In many remote site applications, video systems are configured to operate continuously, even on battery power. The Longwatch Video System, for example, continually records video at the field site into solid-state memory (Figure 3). When an alarm occurs, the system transmits an alarm message with a video “snippet” attached. This snippet contains video from one or more cameras, from a few seconds before the event occurred to a few seconds after (because it’s recording all the time, Longwatch can access archived video up to several days or weeks before the event).

Figure 3: Network layout for a Longwatch Video Surveillance System. Multiple cameras, PLC, door access switches and other hardware connect to a Longwatch Video Engine. The Video Engine transmits video images and receives instructions via a cellular, wireless, satellite or RF network. At the control room, incoming video packets go through a firewall and router onto the local LAN, then to the Video Control Center, where incoming packets are reassembled into a video stream. Videos can be played on the local HMI, such as a Wonderware or GE Fanuc system.

The result is an alarm message delivered to the SCADA console that shows the operator visual information of what triggered the alarm. The operator can then determine what type of response is necessary, and switch to live video to get a continuous video stream. This is faster and easier than looking through an ever-growing alarm list, trying to analyze alarm messages to help draw conclusions about what happened and what to do next.

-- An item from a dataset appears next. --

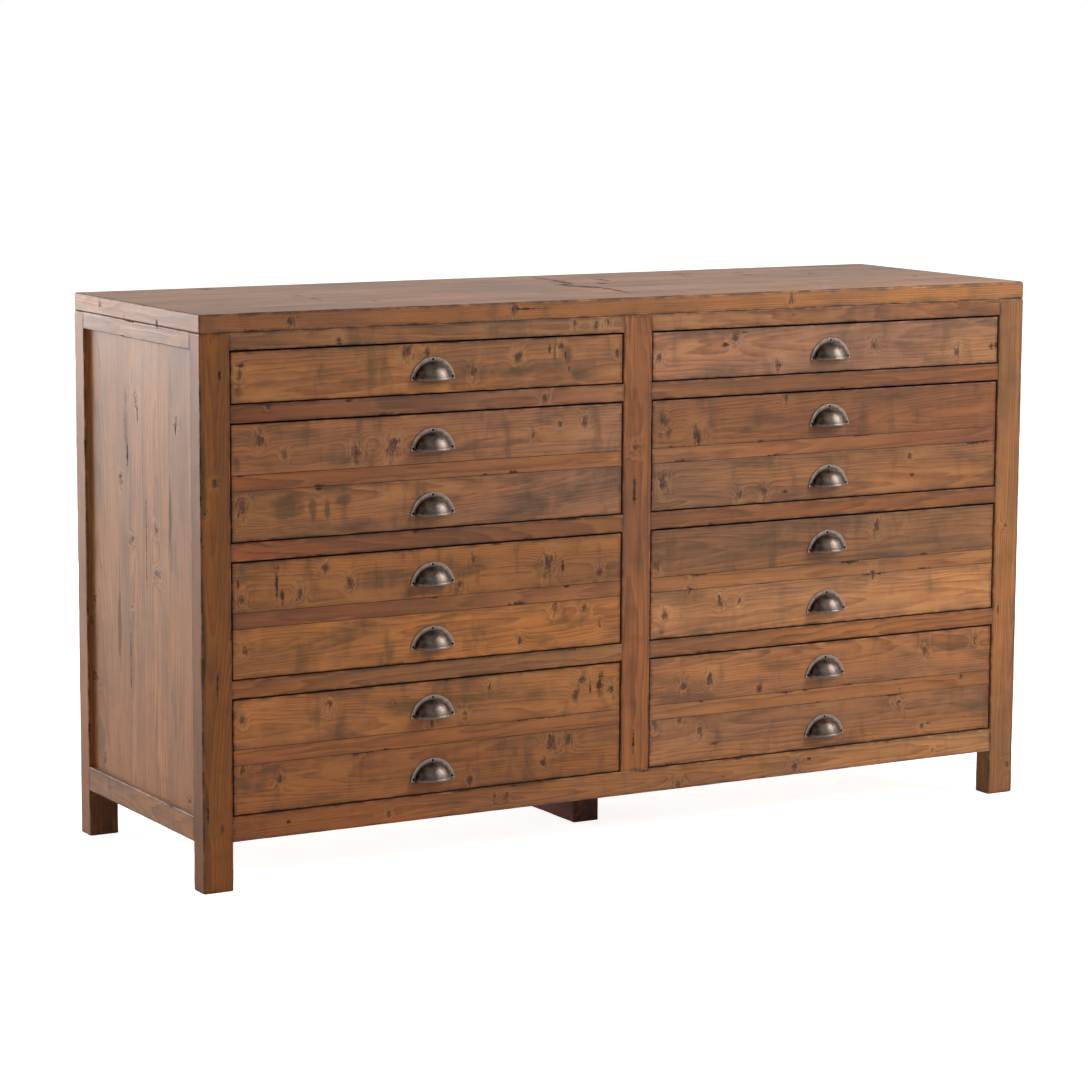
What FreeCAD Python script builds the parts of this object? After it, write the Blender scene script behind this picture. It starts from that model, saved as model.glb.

Both the NTSB and Pipeline and Hazardous Materials Safety Administration of the Department of Transportation have identified several areas where operational gaps have led to costly events. The PHMSA reported that from 2004-2008, the industry sustained more than $2.3 billion in total loss from numerous incidents, including $1.8 billion in industry property damage and more than $121 million in lost product. Video can help mitigate almost $475 million of these costly losses each year.

Stephen Rubin, President and CEO of Longwatch, has more than 30 years of experience in the industrial software industry. He was founder of Intellution, Inc., a leader in the PC-based automation software market. Intellution was acquired by Emerson Electric Co. where Rubin continued as division president until his retirement in 2001. He has been a board member of several software companies and is also past chair of Boynton Angels, a technology investment group. Rubin is a Fellow of the International Society of Automation, and is a member of the board of trustees at Worcester Polytechnic Institute. He can be contacted at srubin@longwatch.com.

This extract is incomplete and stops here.